Desperate to continue his education, the Hollywood resident figured there had to be an easier way to get his MBA. He found the answer in his living room.

“I turn on the computer and it’s right there in front of me, whatever time I want to do it,” said Linde, who is in a management training program at HIRE Car Rental, a division of Hertz Corp. “My hours are horrendous. There was no way I could take classes at UCLA, drive down there, find parking let alone study.”

People like the 23-year-old Linde are signing up for online classes in such droves that schools can’t keep up with demand. It not only marks a new era emerging on California’s college campuses, but a niche for businesses that provide online education.

Institutions from Harvard Business School to Cal State Northridge to the University of Phoenix are already in the mix.

“There’s a need for both lifelong learning and increased education very real issues to the business marketplace,” said Michael Rolnick, an analyst with San Francisco investment firm Montgomery Securities, which tracks educational trends. “In our estimation, the decline of the colleges will be replaced by visionary, for-profit providers who are building decentralized learning centers and the virtual campuses of the future.”

The technologies required to build a first-class virtual classroom have been proliferating and decreasing in cost. Once the virtual campus is created, it is a model with enormous operating leverage that can be delivered to thousands of students, as opposed to the regular classroom of tens or hundreds of students.

A local example is the Westwood-based Home Education Network, which has partnered with UCLA to place extension courses online. Since the network’s launch September 1996, it has enrolled more than 1,000 students from 29 states and seven foreign countries via computer.

Home Education Network offers about 100 courses out of UCLA’s list of 4,300. Students pay between $300 and $600, and receive college credit.

“Our ultimate goal is to truly be a leading provider in online education,” said John Kobara, the network’s chief executive. “People that live outside of Los Angeles don’t have access to UCLA, so the courses offered here can be exported all over the world.”

Though the company doesn’t release financial figures, Kobara said revenues have so far been about $200,000.

“We’re not on the cutting edge, we’re on the bleeding edge,” said Kobara, whose company collects a portion of the fees for each class. “This is all uncharted territory, and we’re expecting this to be a very powerful industry one day.”

At the University of Phoenix, whose online program is run out of San Francisco, enrollment continues to double each year. Currently an estimated 3,000 students are taking classes toward degrees. Tuition is $335 per unit for undergraduates and $415 per unit for graduate classes, the same tuition fees the university charges for classroom instruction.

More than just classes are offered online. Many universities offer virtual student unions. There are also online alumni groups that conduct regular meetings, online university art collections and libraries, and guest speakers who appear at real campus events and then jump online to answer questions from cyberspace.

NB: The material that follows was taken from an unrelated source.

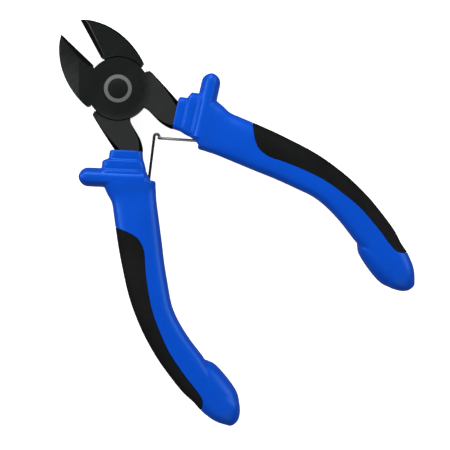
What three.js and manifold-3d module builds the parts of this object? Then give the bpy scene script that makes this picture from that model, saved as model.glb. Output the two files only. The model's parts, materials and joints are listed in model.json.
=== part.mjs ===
// Flush cut pliers with a lap joint, moulded grips and a wire return spring, in millimetres.
//
// The tool lies flat and open. The origin is on the pivot axis, in the plane the tool rests on.
// +Y points towards the jaws, +X to the right and +Z up through the thickness.
// Every plan outline is drawn for the right-hand side in the open pose. The two levers are the
// same forging, and the two grips the same moulding, turned over about the Y axis.

import * as THREE from 'three';
import { ConvexGeometry } from 'three/addons/geometries/ConvexGeometry.js';
import { mergeVertices } from 'three/addons/utils/BufferGeometryUtils.js';
import Module from 'manifold-3d';

const wasm = await Module();
wasm.setup();

// ---- driving dimensions -------------------------------------------------------------------

const GAP = 0.3; // clearance between pieces that face each other
const GRIP_THICKNESS = 11.4;
const HEAD_THICKNESS = 8.8;
const TANG_THICKNESS = 5.4;
const MID_Z = GRIP_THICKNESS / 2; // the plane where the two levers lap
const HEAD_REAR = MID_Z - HEAD_THICKNESS / 2;
const HEAD_FRONT = MID_Z + HEAD_THICKNESS / 2;

const HALF_OPENING_DEG = 8.6; // each cutting edge leans this far from the Y axis
const EDGE_SET_BACK = 0.05; // keeps the closed edges just apart
const THROAT_RADIUS = 10.6; // where the cutting edge starts, from the pivot
const THROAT_RELIEF = 0.55; // the jaws stand back from each other below the cutting edge
const TIP_RADIUS = 23.5;
const DISC_RADIUS = 9.35;
const RECESS_RADIUS = DISC_RADIUS + GAP;

const EDGE_DEPTH_AT_THROAT = 0.65; // cutting edge below the front face
const EDGE_DEPTH_AT_TIP = 1;
const STRIP_AT_THROAT = 1.15; // width of the small bevel on the flush side, seen from the front
const STRIP_AT_TIP = 0.5;
const REAR_BEVEL_DEG = 65; // deep bevel behind it
const FACET_DEG = 8; // one face of each jaw slopes away from the disc's face

const RIVET_RADIUS = 3;
const RIVET_HEAD_RADIUS = 4;
const RIVET_FLUSH_DEPTH = 1.1; // countersunk head, level with the front face
const RIVET_REAR_RADIUS = 3.6;
const RIVET_REAR_HEAD = 1; // thickness of the low head the tool rests on

const WIRE_RADIUS = 0.35;
const COIL_RADIUS = 0.75; // to the middle of the wire
const COIL_CENTRE = [0.45, -18.3];
const SPRING_SEAT = [8.55, -26.4];
const WIRE_LAYER = 0.5; // each half of the spring lies this far from the middle plane
const COIL_TURN = 1.6 * Math.PI; // how far the wire goes round the coil in each half
const COIL_STEPS = 12;

const DISC_SIDES = 72;
const PIVOT_SIDES = 32;

const INSERT_DEPTH = 2;

// Outer side of a jaw from its tip to the heel that stops the jaw on the arm's shoulder.
const JAW_OUTER = [[6.1, 21.05], [8.8, 17.1], [10.5, 12.7], [11.25, 8], [11.15, 3.6], [10.7, 1.45]];
const HEEL_TO_DISC = [[9.8, 1.2], [8.6, 1], [3, 3]]; // floor of the stop notch, then inside the disc
const FACET_LINE = [[10, 6], [5.5, 11.9]];

// Arm: points inside the disc, the stop shoulder and outer side, and the inner side up to the disc.
const ARM_IN_DISC = [[1.5, -7.5], [3, -3], [8.6, -0.9]];
const ARM_OUTER = [[9.75, -1.1], [10.75, -1.6], [10.95, -2.3], [11.35, -6], [11.8, -11.3]];
const ARM_INNER = [[5.05, -18.6], [4, -16], [3.55, -13.2], [3.3, -10.8], [2.95, -9.6], [2.4, -8.9]];
const COLLAR_FACE = [[12.2, -14.2], [6.3, -20]];

// Middle line of the tang inside the grip, and its half width at each end.
const TANG_LINE = [
  [7.4, -14.6], [9.8, -17.9], [13, -22.3], [16.4, -28.2], [19.5, -34.5], [23.2, -41.1],
  [26.5, -47.2], [29.6, -53.5], [32, -59.4], [33.4, -65],
];
const TANG_NOSE = [33.8, -66.2];
const TANG_HALF_WIDTH = [2.8, 2];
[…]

The styles of the virtual class vary. In some, professors post class assignments and academic lectures on computer bulletin boards and require students to check in regularly with questions or their completed assignments. Other classes emphasize online computer chat rooms that allow a teacher and a class, or a group of students teaming up on an academic project, to work together simultaneously on projects.

The Home Education Network’s system is surprisingly easy to use, said Linde, who is pursuing business and finance classes. Other post-graduate courses offered by the network include business & management, business economics, developing a business plan, and strategic marketing.

“The system is very user-friendly, you just sign on the first time and you’re off,” said Linde, who graduated from Washington University in St. Louis with a B.A. in economics. “I took a course in business and finance with the hopes of getting into investment banking.”

A report last month by the California Postsecondary Education Commission recognized computerized learning as a possible way to help meet the enrollment increases forthcoming at the state’s public universities, without building expensive new campuses.

It noted that the Cal State and University of California systems, both of which offer extension courses over the Internet, are studying ways to expand the technology so that regular classes might be offered, too.

“Online education is one of the most important tools higher education will have in the next decade to help solve its problems,” said David McArthur, an analyst at Rand Corp., referring to a predicted enrollment surge at California institutions. “Schools will need to be able to educate many more people than they now can, and less expensively.”